When Biden said he wanted to “build back better,” that translated to “build it union.” An early Biden executive order required the use of all-union project labor agreements on federal construction projects over $35 million. And when his signature infrastructure bill passed — $1.2 trillion over five years to upgrade bridges, highways, rail, transit, ports and airports, water systems, broadband, and more — its federal grants were set up to favor project proposals that would be union-built. The same goes with the CHIPS Act legislation that subsidizes renewal of American semiconductor manufacturing.

Biden couldn’t make Congress pass the PRO Act to make it easier for workers to unionize. But he used executive orders to expand workers rights, including an order that all federal contractors pay at least $15 an hour. He also reversed Trump executive orders that stripped federal workers of certain union rights.

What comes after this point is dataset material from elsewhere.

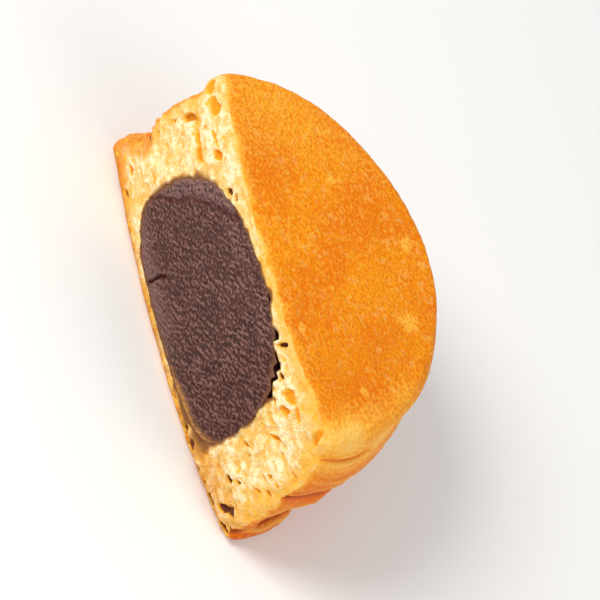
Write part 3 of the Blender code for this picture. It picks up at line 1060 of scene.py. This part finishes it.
def makeCrust(grain):
    material, tree, shader = newMaterial("baked_crust", **crustLook)
    speck = useGroup(tree, grain, -1400, 500, Size=0.62, Seed=1.0).outputs
    patch = useGroup(tree, grain, -1400, 300, Size=1.1, Seed=5.0).outputs
    fold = mark(tree, -900, "fold")
    lip = mark(tree, -1100, "lip")

    patchy = ramp(tree, -1200, -300, patch["Height"], 0.0, 1.0, 0.35, 1.0)
    edge = maths(tree, -1200, -500, "MULTIPLY", mark(tree, -500, "byCut"), 0.9)
    pale = maths(tree, -1000, -500, "MAXIMUM", mark(tree, -700, "pale"), edge)
    speckled = maths(tree, -1000, -700, "MULTIPLY_ADD", speck["Height"], 0.36, -0.22)
    paleness = maths(tree, -800, -500, "ADD", pale, speckled)

    layers = [
        ((234, 110, 0), speck["Height"], 0.55, 0.1, 0.62),
        ((251, 181, 54), speck["Height"], 0.55, 1.0, 0.46),
        ((255, 188, 84), patch["Height"], 0.6, 0.95, 0.3),
        ((255, 206, 124), patch["Flecks"], 0.26),
        # painted shade low on the side and on the +X half of the top
        ((210, 88, 0), mark(tree, -300, "low"), patchy),
        # paleness also carries the painted light on the -X half of the top
        ((255, 184, 62), paleness, 0.08, 0.85, 0.85),
        ((255, 216, 122), paleness, 0.6, 1.1, 0.55),
        # painted shade in the creases, just below them and in the pleats
        ((230, 100, 4), fold, 0.05, 0.45, 0.8),
        ((160, 56, 6), fold, 0.4, 0.95, 0.85),
        # painted highlight on the lips, which are also glossier
        ((255, 196, 84), lip, 0.55),
    ]
    baked = colourMix(tree, -1000, 300, srgb(237, 127, 0), srgb(246, 151, 6), patch["Mottle"])
    wire(tree, layTones(tree, baked, layers), shader.inputs["Base Color"])
    wire(tree, ramp(tree, 2150, -100, lip, 0.0, 1.0, 0.5, 0.3), shader.inputs["Roughness"])
    bump(tree, shader, speck["Height"], 0.00018)
    return material


def makeCrumbMaterial(grain):
    material, tree, shader = newMaterial("cut_crumb", **crumbLook)
    speck = useGroup(tree, grain, -1400, 500, Size=0.6, Seed=9.0).outputs
    pores = useGroup(tree, grain, -1400, 300, Size=1.2, Seed=23.0).outputs
    streak = mark(tree, 0, "streak")
    hole = mark(tree, -200, "hole")
    deep = maths(tree, -1200, -300, "MULTIPLY", hole, mark(tree, -400, "dark"))
    stain = mark(tree, -600, "stain")
    layers = [
        # painted highlight on raised crumb and painted shade in its dips
        ((255, 245, 208), streak, 0.6, 0.95, 0.7),
        ((243, 178, 72), streak, 0.55, 0.1, 0.75),
        ((238, 180, 88), speck["Height"], 0.45, 0.05, 0.7),
        ((242, 182, 80), pores["Height"], 0.42, 0.12, 0.6),
        ((255, 243, 204), pores["Height"], 0.6, 0.9, 0.45),
        ((250, 180, 44), mark(tree, -800, "gold"), 0.8),
        ((230, 138, 32), mark(tree, -1000, "toast"), 0.85),
        # browned crumb with painted shade along the underside and in the low +X corner
        ((188, 104, 14), mark(tree, -1200, "brownAndShade"), 0.85),
        # painted shade in the holes, darker with their depth
        ((254, 190, 60), hole, 0.05, 0.35, 1.0),
        ((246, 158, 16), hole, 0.4, 0.9, 1.0),
        ((120, 60, 34), deep, 0.1, 0.75, 1.0),
        ((182, 122, 48), stain, 0.02, 0.6, 0.75),
        ((116, 64, 30), stain, 0.5, 1.0, 0.85),
    ]
    bread = colourMix(tree, -1000, 300, srgb(245, 205, 124), srgb(252, 227, 166), speck["Mottle"])
    wire(tree, layTones(tree, bread, layers), shader.inputs["Base Color"])
    bump(tree, shader, speck["Height"], 0.0002)
    return material


def makePasteMaterial(grain):
    material, tree, shader = newMaterial("sweet_paste", **pasteLook)
    speck = useGroup(tree, grain, -1400, 500, Size=0.35, Seed=14.0).outputs
    ridge = mark(tree, 0, "ridge")
    smear = mark(tree, -200, "smear")
    layers = [
        # greyer strip, and a painted sheen over the paler paste
        ((132, 98, 94), mark(tree, -400, "greyerAndSheen"), 0.7),
        # painted highlight on ridge crests and painted shade between them
        ((152, 111, 99), ridge, 0.5, 1.0, 0.68),
        ((50, 16, 8), ridge, 0.5, 0.1, 0.9),
        # painted shade in the groove, the crack and towards the +X end
        ((80, 20, 8), mark(tree, -600, "groove"), 0.2, 0.8, 0.85),
        ((140, 88, 46), smear, 0.1, 0.7, 0.75),
        ((204, 146, 70), smear, 0.6, 1.0, 0.75),
    ]
    smooth = colourMix(tree, -1000, 300, srgb(78, 35, 24), srgb(90, 47, 36), speck["Mottle"])
    wire(tree, layTones(tree, smooth, layers), shader.inputs["Base Color"])
    bump(tree, shader, speck["Height"], 0.00015)
    return material


# floor, light and camera. Angles are in degrees, distances and sizes in metres.
studio = dict(
    azimuth=29.0,
    elevation=44.2,
    roll=52.8,
    distance=0.7,
    lens=232.0,
    keyLight=dict(distance=0.8, size=0.4, power=4.6, colour=(1, 0.98, 0.95)),
    fillLight=dict(distance=0.9, size=0.7, power=2.7, colour=(1, 1, 1)),
    skyStrength=0.48,
    floorColour=(0.94, 0.94, 0.93, 1),
    floorHalf=3,
    floorGap=0.00005,  # under the cake
)


def viewAxes():
    a, e, r = (radians(studio[name]) for name in ("azimuth", "elevation", "roll"))
    back = Vector((sin(a) * cos(e), -cos(a) * cos(e), sin(e)))
    level = Vector((cos(a), sin(a), 0))
    upright = back.cross(level)
    right = cos(r) * level + sin(r) * upright
    up = cos(r) * upright - sin(r) * level
    return right, up, back


def makeCamera():
    right, up, back = viewAxes()
    low, high = cadBox
    aim = (low + high) / 2
    camera = bpy.data.objects.new("camera", bpy.data.cameras.new("camera"))
    bpy.context.scene.collection.objects.link(camera)
    camera.data.lens = studio["lens"]
    place = Matrix((right, up, back)).transposed().to_4x4()
    place.translation = aim + back * studio["distance"]
    camera.matrix_world = place
    bpy.context.scene.camera = camera


def makeLight(name, toward, distance, size, power, colour):
    light = bpy.data.objects.new(name, bpy.data.lights.new(name, "AREA"))
    light.data.shape = "DISK"
    light.data.size = size
    light.data.energy = power
    light.data.color = colour
    light.location = toward.normalized() * distance
    light.rotation_euler = toward.to_track_quat("Z", "Y").to_euler()
    bpy.context.scene.collection.objects.link(light)


def makeStudio():
    right, up, back = viewAxes()
    keySide = up * 0.65 - right * 0.25 + back * 0.8
    fillSide = back * 0.55 - up * 0.55 + right * 0.7
    makeLight("keyLight", keySide, **studio["keyLight"])
    makeLight("fillLight", fillSide, **studio["fillLight"])
    half = studio["floorHalf"]
    corners = [(-half, -half, 0), (half, -half, 0), (half, half, 0), (-half, half, 0)]
    floor = bpy.data.objects.new("floor", bpy.data.meshes.new("floor"))
    floor.data.from_pydata(corners, [], [(0, 1, 2, 3)])
    material = bpy.data.materials.new("floor")
    material.use_nodes = True
    shader = material.node_tree.nodes["Principled BSDF"]
    shader.inputs["Base Color"].default_value = studio["floorColour"]
    shader.inputs["Roughness"].default_value = 0.9
    floor.data.materials.append(material)
    floor.location.z = cakeLow.z - studio["floorGap"]
    bpy.context.scene.collection.objects.link(floor)
    world = bpy.data.worlds.new("studio")
    world.use_nodes = True
    sky = world.node_tree.nodes["Background"]
    sky.inputs["Color"].default_value = (1, 1, 1, 1)
    sky.inputs["Strength"].default_value = studio["skyStrength"]
    bpy.context.scene.world = world
    bpy.context.scene.view_settings.view_transform = "Standard"


print("materials")
breadGrain = makeBreadGrain()
crustMaterial = makeCrust(breadGrain)
crumbMaterial = makeCrumbMaterial(breadGrain)
pasteMaterial = makePasteMaterial(breadGrain)

print("half cake")
halfCake = makeCake([crustMaterial, crumbMaterial])
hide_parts("cake")
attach(halfCake, "root")

print("bean paste")
beanPaste = makePaste(pasteMaterial)
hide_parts("paste")
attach(beanPaste, "root")

print("studio")
makeCamera()
makeStudio()

bpy.context.view_layer.update()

Biden’s labor record wasn’t entirely unblemished. Laborers union members faulted him for revoking a key permit for the Keystone Pipeline that was supposed to bring crude oil from Alberta. And in 2022, he got Congress to pass a bill imposing a contract settlement on 115,000 railroad workers that members of rail unions had voted to reject; it raises wages 24% over five years, but left unfulfilled their demand for paid sick days. 

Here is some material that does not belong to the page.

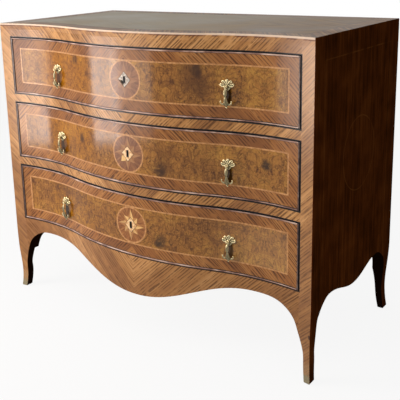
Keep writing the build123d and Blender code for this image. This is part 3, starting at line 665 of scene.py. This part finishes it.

But throughout Biden’s four years in office, he relished opportunities to meet union members, visit union halls, and promote unionization. In pro-union videos and statements, he encouraged Volkswagen workers in Tennessee and Amazon workers in Alabama to unionize. He talked up unions at all four of his State of the Union addresses. 

“The middle class built the country,” he said in 2021. “And unions built the middle class.”

2 COMMENTS

  1. Wow.
    I guess I imagined he personally blocked that railway strike then, for instance. He may not have been “fully fund the genocide of all workers”-atrocious for labor, but can we stop with the fairy tales?

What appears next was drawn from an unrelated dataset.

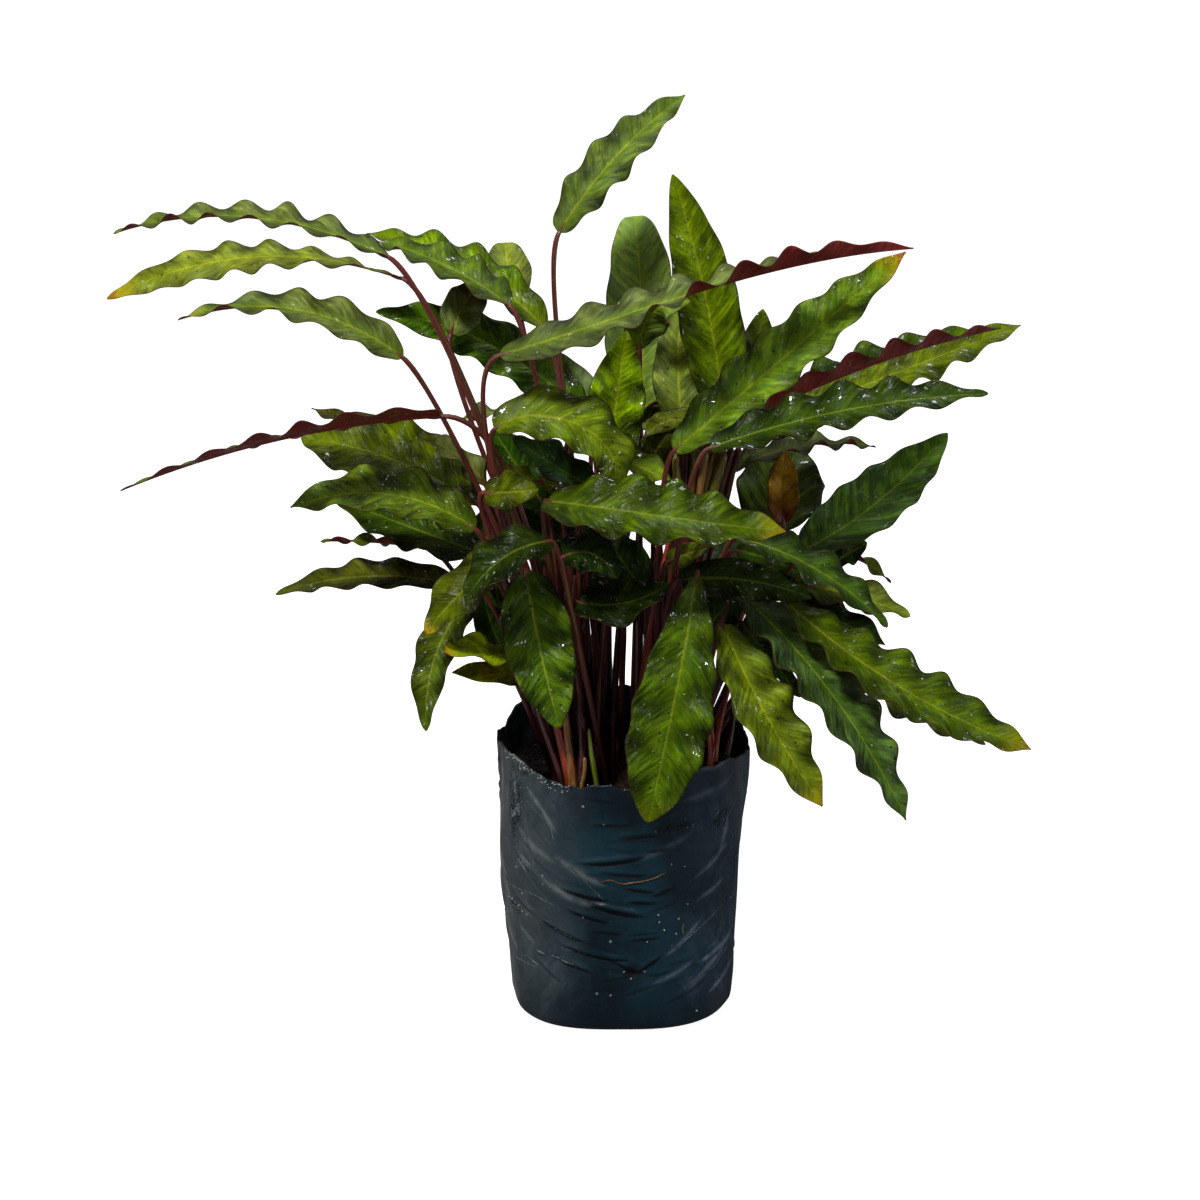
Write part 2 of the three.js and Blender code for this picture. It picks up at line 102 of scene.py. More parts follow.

    • As a wise anthropologist (Jason Hickel) recently said:
      ​The problem with liberalism is that it rests on a fundamental contradiction that cannot be resolved. It will always fail, it will always collapse, and this explains everything about our current moment. Liberals try to hold two commitments at once: on the one hand, they are firmly committed to capitalism; on the other, they express support for principles like human rights, democracy, equality, freedom of speech, environment and the rule of law.
      This duality is the core of liberalism. But there’s a problem. Capital accumulation requires cheapening labour and nature. This eventually comes into direct conflict with principles like rights and equality. And whenever this conflict appears, the liberal ruling class sides with capital, abandons their lofty principles, and throws workers and nature under the bus. Every. Single. Time. This results in flagrant displays of hypocrisy.
      They run on nice-sounding platforms but end up either betraying their promises or actively working against their stated values. They’ll slash public services, bail out banks, imprison journalists, beat up students, expand fracking, coup democratically elected leaders in the global South, bomb liberation movements, fund a genocide – they’ll even trash international law itself – anything that’s needed to maintain the conditions for capital accumulation.
      At most, they may try to negotiate mediocre compromises, a few social policies here and there – some abortion rights, a tiny increase in the minimum wage – but nothing that might pose any serious threat to capital accumulation. Thus the soul-crushing slowness of liberal incrementalism. Ultimately they are unwilling to take any of the obvious steps that would actually resolve our urgent social and ecological crises.
      This is why nobody trusts liberal politicians. This is why they come across as so fantastically insincere, and even sneering. This is why they feel so spineless and *empty*. The center cannot hold. Liberalism will always collapse, inevitably handing power to fascists, and this is not acceptable. There is only one way to overcome this deadly impasse, and that is to mobilize a socialist alternative. A political movement that can unite the working-classes, overcome capitalism, deliver real economic democracy, and enable us to achieve rapid progress toward social and ecological goals.

      As long as we, in labor, keep insisting on believing in the performance art and marketing and stop looking at the problem that the center cannot hold, we will remain imprisoned by the duopoly.